● **REQUIREMENTS**
Every line from the first one to the line containing "return made.outputs[0]" should be echoed exactly; leave out the rest.
+ + + +
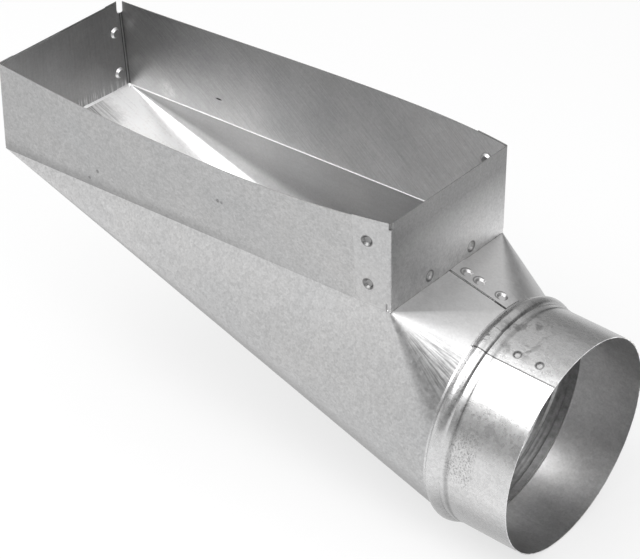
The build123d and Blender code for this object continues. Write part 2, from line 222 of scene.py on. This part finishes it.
class Graph:
    """A node tree written as short calls. A value is a number, a vector or the socket that gives it."""

    def __init__(self, tree):
        self.tree = tree

    def node(self, kind, **settings):
        """A new node with its settings."""
        made = self.tree.nodes.new(kind)
        for name, setting in settings.items():
            setattr(made, name, setting)
        return made

    def feed(self, socket, value):
        """Sets an input to a plain value, or links it to the socket that gives the value."""
        if isinstance(value, bpy.types.NodeSocket):
            self.tree.links.new(value, socket)
        else:
            socket.default_value = value

    def math(self, operation, *values, clamp=False):
        """The result of one Math node."""
        made = self.node("ShaderNodeMath", operation=operation, use_clamp=clamp)
        for socket, value in zip(made.inputs, values):
            self.feed(socket, value)
        return made.outputs[0]

    def times(self, first, *others):
        """The product of all values."""
        for other in others:
            first = self.math("MULTIPLY", first, other)
        return first

    def above(self, value, limit):
        """1 where value is greater than limit, else 0."""
        return self.math("GREATER_THAN", value, limit)

    def below(self, value, limit):
        """1 where value is less than limit, else 0."""
        return self.math("LESS_THAN", value, limit)

    def opposite(self, mask):
        """1 where mask is 0, and 0 where it is 1."""
        return self.math("SUBTRACT", 1.0, mask)

    def lift(self, base, amount, share, clamp=False):
        """Adds amount times share to base."""
        return self.math("MULTIPLY_ADD", share, amount, base, clamp=clamp)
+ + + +
● **RESULT OF THIS TASK**
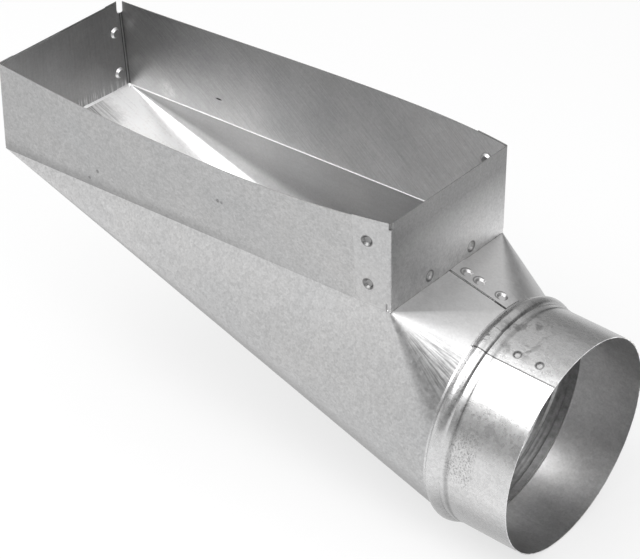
The build123d and Blender code for this object continues. Write part 2, from line 222 of scene.py on. This part finishes it.
class Graph:
    """A node tree written as short calls. A value is a number, a vector or the socket that gives it."""

    def __init__(self, tree):
        self.tree = tree

    def node(self, kind, **settings):
        """A new node with its settings."""
        made = self.tree.nodes.new(kind)
        for name, setting in settings.items():
            setattr(made, name, setting)
        return made

    def feed(self, socket, value):
        """Sets an input to a plain value, or links it to the socket that gives the value."""
        if isinstance(value, bpy.types.NodeSocket):
            self.tree.links.new(value, socket)
        else:
            socket.default_value = value

    def math(self, operation, *values, clamp=False):
        """The result of one Math node."""
        made = self.node("ShaderNodeMath", operation=operation, use_clamp=clamp)
        for socket, value in zip(made.inputs, values):
            self.feed(socket, value)
        return made.outputs[0]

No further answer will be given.